- [Material for this exercise]:
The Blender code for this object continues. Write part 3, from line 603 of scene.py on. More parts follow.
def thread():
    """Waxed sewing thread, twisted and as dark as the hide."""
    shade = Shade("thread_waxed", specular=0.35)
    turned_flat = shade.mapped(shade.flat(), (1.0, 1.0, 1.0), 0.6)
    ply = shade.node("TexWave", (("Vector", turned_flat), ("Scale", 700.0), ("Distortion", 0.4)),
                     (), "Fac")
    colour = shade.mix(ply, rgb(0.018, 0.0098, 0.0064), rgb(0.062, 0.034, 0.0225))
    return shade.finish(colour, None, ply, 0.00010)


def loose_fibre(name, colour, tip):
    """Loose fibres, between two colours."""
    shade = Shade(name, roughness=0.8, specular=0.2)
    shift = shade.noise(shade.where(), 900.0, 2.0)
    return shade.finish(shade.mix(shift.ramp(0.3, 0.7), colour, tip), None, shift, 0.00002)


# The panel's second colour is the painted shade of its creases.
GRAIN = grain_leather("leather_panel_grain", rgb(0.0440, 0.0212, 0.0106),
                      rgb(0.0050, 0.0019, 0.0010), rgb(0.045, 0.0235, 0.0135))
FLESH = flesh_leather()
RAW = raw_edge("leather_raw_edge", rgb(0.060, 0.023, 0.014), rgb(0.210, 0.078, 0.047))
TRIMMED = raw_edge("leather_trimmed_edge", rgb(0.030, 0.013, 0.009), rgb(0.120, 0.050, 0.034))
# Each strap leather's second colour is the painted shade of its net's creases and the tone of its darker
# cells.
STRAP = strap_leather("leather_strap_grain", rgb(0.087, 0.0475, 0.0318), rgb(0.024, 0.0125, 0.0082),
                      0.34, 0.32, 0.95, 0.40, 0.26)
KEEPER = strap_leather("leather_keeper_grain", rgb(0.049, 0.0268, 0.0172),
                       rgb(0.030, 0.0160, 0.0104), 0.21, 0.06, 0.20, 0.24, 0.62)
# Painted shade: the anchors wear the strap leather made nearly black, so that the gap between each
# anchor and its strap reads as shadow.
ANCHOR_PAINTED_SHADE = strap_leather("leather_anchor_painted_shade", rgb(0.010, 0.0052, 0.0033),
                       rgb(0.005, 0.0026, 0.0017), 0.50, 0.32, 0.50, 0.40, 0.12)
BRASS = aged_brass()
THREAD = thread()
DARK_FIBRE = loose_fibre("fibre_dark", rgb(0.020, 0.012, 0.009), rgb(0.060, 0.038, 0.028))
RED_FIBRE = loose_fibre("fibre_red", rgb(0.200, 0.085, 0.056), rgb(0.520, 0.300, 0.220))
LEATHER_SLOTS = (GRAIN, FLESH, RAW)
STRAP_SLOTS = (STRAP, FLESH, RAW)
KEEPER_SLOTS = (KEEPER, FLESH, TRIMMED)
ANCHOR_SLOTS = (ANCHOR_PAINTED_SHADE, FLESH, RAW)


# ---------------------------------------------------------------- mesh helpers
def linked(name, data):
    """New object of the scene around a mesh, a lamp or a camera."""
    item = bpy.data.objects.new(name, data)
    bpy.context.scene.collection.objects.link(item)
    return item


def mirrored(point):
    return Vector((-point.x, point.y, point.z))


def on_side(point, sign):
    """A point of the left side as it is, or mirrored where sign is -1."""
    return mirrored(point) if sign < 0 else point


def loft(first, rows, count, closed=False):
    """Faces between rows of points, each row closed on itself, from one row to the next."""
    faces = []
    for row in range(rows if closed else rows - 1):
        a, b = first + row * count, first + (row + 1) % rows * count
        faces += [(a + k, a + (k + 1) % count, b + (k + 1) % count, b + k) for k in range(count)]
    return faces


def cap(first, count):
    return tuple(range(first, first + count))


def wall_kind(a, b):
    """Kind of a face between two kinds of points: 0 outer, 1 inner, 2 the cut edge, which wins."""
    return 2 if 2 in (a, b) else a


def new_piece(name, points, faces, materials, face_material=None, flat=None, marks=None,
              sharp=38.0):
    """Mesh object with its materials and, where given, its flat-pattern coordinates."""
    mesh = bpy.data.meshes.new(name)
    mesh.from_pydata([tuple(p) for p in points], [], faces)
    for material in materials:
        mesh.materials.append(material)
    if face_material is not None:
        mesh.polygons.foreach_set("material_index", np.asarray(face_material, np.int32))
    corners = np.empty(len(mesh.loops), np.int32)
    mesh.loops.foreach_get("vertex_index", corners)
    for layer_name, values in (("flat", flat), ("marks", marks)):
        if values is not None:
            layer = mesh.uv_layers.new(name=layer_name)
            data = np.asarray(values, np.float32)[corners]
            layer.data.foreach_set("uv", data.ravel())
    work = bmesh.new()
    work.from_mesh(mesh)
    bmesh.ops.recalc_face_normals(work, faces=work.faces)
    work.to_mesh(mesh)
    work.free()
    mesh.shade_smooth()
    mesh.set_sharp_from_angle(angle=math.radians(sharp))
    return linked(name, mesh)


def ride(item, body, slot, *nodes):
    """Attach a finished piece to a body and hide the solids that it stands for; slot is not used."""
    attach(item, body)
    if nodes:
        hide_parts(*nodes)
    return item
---
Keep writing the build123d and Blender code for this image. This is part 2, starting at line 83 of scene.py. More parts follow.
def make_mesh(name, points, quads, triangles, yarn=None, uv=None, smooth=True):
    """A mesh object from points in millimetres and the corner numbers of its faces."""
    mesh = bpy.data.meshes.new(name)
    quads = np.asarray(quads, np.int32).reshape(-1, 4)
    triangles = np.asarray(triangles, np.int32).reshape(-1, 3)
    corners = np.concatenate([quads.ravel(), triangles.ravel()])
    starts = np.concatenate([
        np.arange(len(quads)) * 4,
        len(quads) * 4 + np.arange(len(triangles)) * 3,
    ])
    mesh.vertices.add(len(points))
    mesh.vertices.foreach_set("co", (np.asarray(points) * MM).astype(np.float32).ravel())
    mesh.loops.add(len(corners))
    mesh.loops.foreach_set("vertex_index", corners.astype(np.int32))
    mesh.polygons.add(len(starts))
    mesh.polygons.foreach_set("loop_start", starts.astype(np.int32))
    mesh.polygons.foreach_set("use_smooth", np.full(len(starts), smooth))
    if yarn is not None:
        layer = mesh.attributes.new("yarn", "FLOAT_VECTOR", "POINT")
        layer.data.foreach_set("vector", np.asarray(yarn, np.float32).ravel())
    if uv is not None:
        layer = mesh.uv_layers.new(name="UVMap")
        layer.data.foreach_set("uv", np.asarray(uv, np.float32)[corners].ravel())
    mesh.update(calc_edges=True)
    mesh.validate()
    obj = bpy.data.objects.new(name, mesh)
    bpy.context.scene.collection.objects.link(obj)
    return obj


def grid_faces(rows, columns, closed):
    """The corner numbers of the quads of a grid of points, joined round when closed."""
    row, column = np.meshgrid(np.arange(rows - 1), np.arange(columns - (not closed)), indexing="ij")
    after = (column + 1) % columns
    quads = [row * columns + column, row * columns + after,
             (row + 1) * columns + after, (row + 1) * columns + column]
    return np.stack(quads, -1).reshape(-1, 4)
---
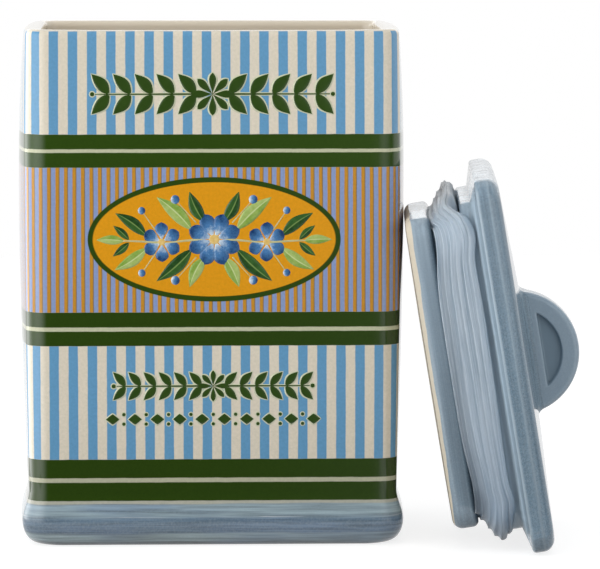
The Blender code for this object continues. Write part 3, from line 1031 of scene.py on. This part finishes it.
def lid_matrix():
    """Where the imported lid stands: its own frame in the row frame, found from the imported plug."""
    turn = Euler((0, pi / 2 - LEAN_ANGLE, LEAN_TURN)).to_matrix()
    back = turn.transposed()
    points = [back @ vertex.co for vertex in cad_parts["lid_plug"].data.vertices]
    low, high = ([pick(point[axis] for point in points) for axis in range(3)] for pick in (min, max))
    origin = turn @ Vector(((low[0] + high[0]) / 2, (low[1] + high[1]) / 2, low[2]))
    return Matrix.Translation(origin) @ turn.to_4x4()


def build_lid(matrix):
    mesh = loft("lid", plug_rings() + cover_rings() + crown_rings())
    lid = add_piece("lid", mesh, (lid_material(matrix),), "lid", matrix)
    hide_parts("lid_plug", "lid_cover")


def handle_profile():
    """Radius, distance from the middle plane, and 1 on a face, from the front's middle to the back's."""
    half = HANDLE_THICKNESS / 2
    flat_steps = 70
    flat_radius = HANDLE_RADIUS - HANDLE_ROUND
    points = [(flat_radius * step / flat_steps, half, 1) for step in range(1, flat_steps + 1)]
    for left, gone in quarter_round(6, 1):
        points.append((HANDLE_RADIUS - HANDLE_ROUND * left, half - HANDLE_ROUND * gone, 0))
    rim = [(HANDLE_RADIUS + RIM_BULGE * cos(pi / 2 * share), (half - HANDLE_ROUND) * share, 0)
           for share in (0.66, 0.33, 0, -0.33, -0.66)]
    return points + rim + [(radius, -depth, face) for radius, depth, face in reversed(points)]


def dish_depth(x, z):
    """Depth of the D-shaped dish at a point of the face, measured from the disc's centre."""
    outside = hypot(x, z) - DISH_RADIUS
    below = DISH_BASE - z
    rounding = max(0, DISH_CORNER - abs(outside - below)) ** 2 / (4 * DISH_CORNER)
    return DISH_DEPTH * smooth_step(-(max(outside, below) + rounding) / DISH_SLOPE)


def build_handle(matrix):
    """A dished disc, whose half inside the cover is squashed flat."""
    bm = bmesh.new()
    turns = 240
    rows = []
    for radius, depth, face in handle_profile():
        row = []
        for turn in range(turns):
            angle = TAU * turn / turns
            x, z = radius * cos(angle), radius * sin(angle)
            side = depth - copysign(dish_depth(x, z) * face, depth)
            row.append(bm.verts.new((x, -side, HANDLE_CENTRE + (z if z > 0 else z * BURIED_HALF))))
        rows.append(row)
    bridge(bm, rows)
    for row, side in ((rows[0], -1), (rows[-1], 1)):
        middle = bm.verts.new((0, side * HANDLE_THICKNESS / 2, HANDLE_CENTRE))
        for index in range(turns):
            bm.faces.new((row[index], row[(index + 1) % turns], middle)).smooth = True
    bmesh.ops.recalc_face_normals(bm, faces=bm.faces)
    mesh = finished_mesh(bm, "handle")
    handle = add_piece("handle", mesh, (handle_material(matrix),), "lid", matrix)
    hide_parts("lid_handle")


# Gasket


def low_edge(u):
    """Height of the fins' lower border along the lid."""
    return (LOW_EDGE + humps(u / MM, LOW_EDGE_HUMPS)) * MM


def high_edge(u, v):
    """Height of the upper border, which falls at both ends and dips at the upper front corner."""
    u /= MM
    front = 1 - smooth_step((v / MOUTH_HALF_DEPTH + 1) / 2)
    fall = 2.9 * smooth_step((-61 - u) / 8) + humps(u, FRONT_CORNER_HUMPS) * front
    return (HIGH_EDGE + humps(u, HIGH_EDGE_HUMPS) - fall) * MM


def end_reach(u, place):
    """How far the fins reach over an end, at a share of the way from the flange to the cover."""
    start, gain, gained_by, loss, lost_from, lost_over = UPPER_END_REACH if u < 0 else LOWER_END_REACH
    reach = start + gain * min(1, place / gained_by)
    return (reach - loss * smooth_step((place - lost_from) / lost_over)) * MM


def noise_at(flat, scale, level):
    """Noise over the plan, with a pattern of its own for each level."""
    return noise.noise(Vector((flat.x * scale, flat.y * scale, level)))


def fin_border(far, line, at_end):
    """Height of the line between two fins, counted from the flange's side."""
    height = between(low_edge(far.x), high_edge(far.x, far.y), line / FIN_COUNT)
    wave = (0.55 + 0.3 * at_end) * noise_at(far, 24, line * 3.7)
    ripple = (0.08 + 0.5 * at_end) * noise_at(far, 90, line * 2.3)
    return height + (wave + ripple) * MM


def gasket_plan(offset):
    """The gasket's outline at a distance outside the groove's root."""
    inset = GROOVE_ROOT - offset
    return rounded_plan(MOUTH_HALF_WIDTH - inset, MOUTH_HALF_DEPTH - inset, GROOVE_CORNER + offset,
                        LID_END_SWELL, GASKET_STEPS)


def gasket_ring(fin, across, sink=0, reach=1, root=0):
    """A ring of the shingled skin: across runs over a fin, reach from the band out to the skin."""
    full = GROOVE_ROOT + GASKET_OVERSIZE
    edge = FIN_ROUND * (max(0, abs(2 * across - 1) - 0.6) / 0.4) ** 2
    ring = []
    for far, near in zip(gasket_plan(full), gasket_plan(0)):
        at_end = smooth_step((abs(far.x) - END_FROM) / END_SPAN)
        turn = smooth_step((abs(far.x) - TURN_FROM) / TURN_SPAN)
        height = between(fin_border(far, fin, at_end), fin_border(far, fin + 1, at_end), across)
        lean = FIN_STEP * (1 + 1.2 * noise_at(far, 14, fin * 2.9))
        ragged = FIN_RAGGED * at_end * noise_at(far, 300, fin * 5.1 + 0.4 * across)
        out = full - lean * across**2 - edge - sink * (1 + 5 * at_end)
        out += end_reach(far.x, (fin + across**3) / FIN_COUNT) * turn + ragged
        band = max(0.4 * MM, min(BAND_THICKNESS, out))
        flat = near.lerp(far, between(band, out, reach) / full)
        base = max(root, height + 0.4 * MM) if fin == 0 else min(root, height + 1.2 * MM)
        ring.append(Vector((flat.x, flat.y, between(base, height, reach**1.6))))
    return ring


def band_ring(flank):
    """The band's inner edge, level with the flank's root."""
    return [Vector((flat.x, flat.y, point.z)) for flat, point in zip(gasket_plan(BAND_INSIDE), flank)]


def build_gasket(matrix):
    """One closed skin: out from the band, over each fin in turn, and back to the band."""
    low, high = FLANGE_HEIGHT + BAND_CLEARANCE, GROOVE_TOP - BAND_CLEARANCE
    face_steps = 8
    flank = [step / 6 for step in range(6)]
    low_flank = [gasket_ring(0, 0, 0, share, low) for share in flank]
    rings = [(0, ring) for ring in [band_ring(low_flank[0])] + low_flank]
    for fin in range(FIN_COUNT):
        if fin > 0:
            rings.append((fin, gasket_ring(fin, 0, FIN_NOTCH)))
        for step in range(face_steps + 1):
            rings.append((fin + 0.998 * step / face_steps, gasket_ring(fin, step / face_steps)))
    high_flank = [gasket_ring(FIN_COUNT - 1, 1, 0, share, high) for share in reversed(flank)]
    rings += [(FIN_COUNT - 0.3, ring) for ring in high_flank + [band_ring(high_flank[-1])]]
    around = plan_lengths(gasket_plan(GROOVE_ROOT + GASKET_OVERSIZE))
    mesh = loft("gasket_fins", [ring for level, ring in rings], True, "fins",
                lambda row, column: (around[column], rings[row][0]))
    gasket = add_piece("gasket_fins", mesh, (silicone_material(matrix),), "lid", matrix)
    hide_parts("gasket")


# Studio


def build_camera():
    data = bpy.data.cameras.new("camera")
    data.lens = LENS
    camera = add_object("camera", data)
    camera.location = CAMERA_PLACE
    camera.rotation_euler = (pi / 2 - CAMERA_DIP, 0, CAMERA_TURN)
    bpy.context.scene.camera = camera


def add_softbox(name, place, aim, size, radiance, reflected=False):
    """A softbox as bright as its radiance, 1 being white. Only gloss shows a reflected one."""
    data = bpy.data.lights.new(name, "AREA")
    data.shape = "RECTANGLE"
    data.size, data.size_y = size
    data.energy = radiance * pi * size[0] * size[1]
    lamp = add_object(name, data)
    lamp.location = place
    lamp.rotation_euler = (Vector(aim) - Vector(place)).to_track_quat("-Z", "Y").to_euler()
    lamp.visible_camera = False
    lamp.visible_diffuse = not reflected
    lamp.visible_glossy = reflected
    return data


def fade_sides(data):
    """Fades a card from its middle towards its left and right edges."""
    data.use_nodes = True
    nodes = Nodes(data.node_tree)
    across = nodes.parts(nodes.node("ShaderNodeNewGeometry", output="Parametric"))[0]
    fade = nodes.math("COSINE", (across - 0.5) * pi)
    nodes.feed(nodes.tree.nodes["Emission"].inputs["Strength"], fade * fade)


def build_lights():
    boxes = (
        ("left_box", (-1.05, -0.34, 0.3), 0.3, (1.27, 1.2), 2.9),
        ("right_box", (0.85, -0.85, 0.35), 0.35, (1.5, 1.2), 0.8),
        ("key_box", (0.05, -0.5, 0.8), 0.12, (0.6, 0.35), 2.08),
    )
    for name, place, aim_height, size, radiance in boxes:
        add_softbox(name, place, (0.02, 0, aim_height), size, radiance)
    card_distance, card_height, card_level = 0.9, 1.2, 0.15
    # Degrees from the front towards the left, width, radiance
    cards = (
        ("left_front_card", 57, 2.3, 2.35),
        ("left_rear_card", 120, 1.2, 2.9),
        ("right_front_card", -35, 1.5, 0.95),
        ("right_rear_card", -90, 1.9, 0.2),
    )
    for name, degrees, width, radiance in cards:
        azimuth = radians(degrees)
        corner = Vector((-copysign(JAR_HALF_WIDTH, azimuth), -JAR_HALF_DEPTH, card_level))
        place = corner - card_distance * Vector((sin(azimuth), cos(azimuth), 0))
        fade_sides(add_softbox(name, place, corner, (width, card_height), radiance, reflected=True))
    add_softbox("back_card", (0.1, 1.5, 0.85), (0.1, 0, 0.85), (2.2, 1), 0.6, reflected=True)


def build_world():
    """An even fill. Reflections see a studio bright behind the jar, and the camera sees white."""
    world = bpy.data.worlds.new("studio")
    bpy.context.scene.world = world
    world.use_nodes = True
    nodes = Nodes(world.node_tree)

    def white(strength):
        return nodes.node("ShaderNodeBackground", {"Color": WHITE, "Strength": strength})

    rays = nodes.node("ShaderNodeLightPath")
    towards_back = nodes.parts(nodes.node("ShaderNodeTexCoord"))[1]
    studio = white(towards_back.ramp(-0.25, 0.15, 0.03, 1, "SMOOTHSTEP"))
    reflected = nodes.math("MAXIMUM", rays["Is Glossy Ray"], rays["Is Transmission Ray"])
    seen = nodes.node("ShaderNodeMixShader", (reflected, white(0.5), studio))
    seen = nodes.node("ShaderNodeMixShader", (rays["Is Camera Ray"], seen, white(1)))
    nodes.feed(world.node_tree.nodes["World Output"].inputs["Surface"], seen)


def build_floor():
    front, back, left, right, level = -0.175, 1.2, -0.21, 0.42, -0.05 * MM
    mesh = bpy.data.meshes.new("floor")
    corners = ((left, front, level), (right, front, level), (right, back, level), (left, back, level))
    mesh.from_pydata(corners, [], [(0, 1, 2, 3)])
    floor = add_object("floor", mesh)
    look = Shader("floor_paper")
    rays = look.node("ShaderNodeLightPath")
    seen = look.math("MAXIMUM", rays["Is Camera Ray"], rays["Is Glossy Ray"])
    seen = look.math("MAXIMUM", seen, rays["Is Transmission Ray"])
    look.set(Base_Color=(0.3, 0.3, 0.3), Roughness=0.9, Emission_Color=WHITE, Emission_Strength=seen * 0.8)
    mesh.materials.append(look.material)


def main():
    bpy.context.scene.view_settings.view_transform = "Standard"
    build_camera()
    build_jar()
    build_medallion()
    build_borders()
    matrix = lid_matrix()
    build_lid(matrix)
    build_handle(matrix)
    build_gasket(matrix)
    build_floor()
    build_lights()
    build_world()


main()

- [What is being asked]:
Above are the records; from them, give again exactly the lines from the one containing "part finishes it." through the one containing "return Matrix.Translation(origin) @", both included.

- [Finished task]:
The Blender code for this object continues. Write part 3, from line 1031 of scene.py on. This part finishes it.
def lid_matrix():
    """Where the imported lid stands: its own frame in the row frame, found from the imported plug."""
    turn = Euler((0, pi / 2 - LEAN_ANGLE, LEAN_TURN)).to_matrix()
    back = turn.transposed()
    points = [back @ vertex.co for vertex in cad_parts["lid_plug"].data.vertices]
    low, high = ([pick(point[axis] for point in points) for axis in range(3)] for pick in (min, max))
    origin = turn @ Vector(((low[0] + high[0]) / 2, (low[1] + high[1]) / 2, low[2]))
    return Matrix.Translation(origin) @ turn.to_4x4()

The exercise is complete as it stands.